During development, it is often useful to keep the plugin name fixed and only change the agent name with -n, so that the same installed plugin can be reused with different R scripts and settings.

The mads.ini section

The R plugins expect a configuration section such as:

[r_demo]
init_script = "/absolute/path/to/source.R"
use_renv = true
r_output_mode = "stdout"

The supported keys are:

  • init_script: mandatory path to the R script to load
  • use_renv: whether to automatically use a local .renv
  • r_output_mode: either "stdout" or "buffer"
Warning

The section name must match the -n option used on the command line. If you launch mads source -n r_demo r_source, then the settings must be in [r_demo].

R script contract

The file pointed to by init_script is sourced when the plugin starts. That script must define the entry-point function(s), depending on the plugin type, and may optionally define a set_params(list) function to receive parameters from the set_params() plugin method.

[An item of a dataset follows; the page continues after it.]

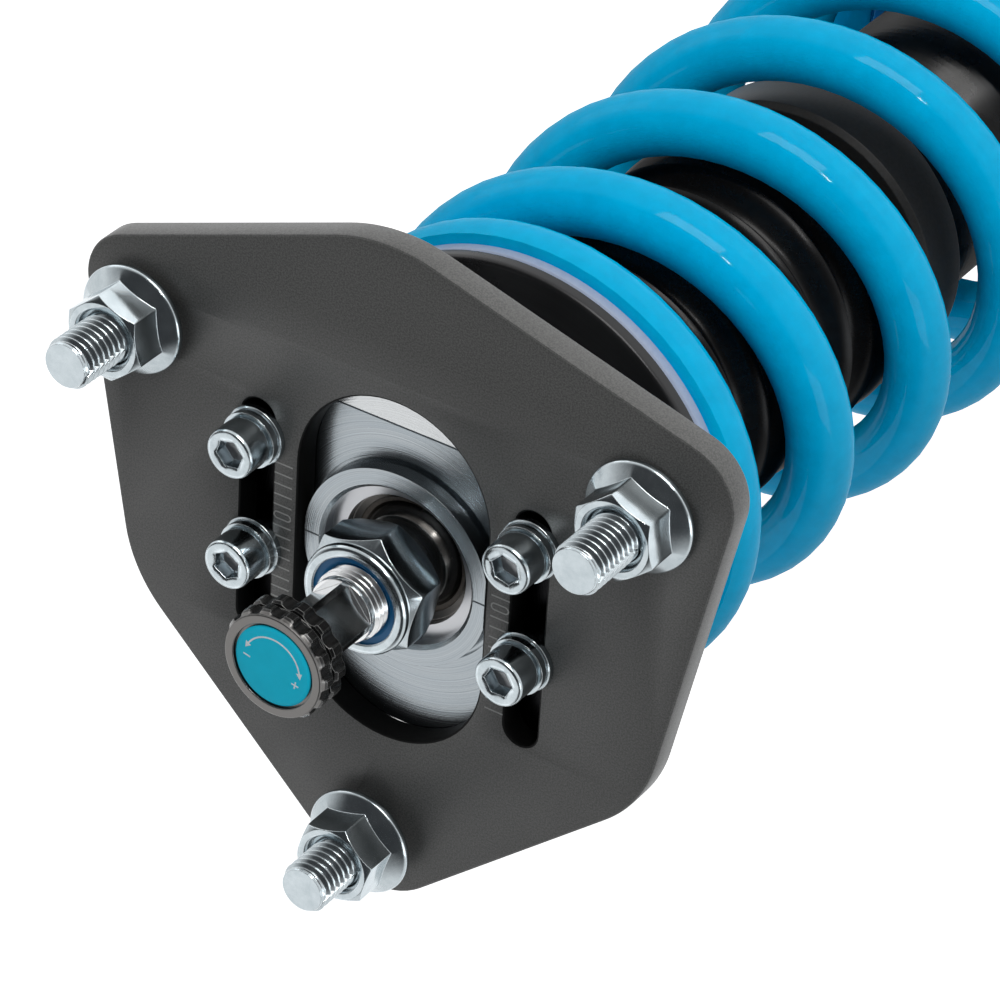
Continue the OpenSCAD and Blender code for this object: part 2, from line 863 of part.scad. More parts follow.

C++ JSON objects are automatically converted to R lists when passed to the R script, and R lists are automatically converted to JSON objects when returned from the R script.

Source scripts

A source script must define:

get_output <- function() {
  list(value = 42, status = "ok")
}

The function takes no arguments and must return an R list. The list is automatically converted to a JSON object and published by the source agent.

Filter scripts

A filter script must define:

load_data <- function(input) {
  # store input in global variables, if needed
  return TRUE
}

process <- function() {
  list(
    value = list(result = "whatever"),
    return(value)
  )
}

The input argument is the JSON document received by the filter, converted to an R list. The function must return another R list, which is converted back to JSON and published.

Sink scripts

A sink script must define:

load_data <- function(input) {
  print(input)
  TRUE
}

The input argument is the received JSON message converted to an R list. The function is expected to perform side effects only. It should return TRUE; returning FALSE is treated as an error by the plugin.

Examples

Source example

The repository includes a source example based on an R6 class. A smaller example is:

counter <- local({
  i <- 0
  function() {
    i <<- i + 1
    list(counter = i)
  }
})

get_output <- function() counter()

With the following settings:

[r_counter]
init_script = "/path/to/counter.R"
use_renv = false
r_output_mode = "stdout"
period = 200

you can launch it as:

mads source -n r_counter r_source

Filter example

This filter doubles an incoming numeric field named value:

value <- 42

load_data <- function(input) {
  value <- input$value
  return TRUE
}

process <- function() {
  if (is.null(input$value)) {
    return(list(error = "missing field 'value'"))
  }
  list(value = 2 * input$value)
}

Assuming the corresponding section is named [r_double], launch it with:

mads filter -n r_double r_filter

Sink example

This sink prints every received message and appends a timestamp:

load_data <- function(input) {
  cat(format(Sys.time()), "\n")
  print(input)
  TRUE
}

Launch it with:

mads sink -n r_logger r_sink

Development and deployment

During development, init_script usually points to a script in your project folder. During deployment, you typically want the script to live in a stable location and the agent to be started by a service or by a supervisor.

Once the plugin works as expected, you can deploy it exactly as any other MADS plugin. See Services for turning a working command into a Linux service.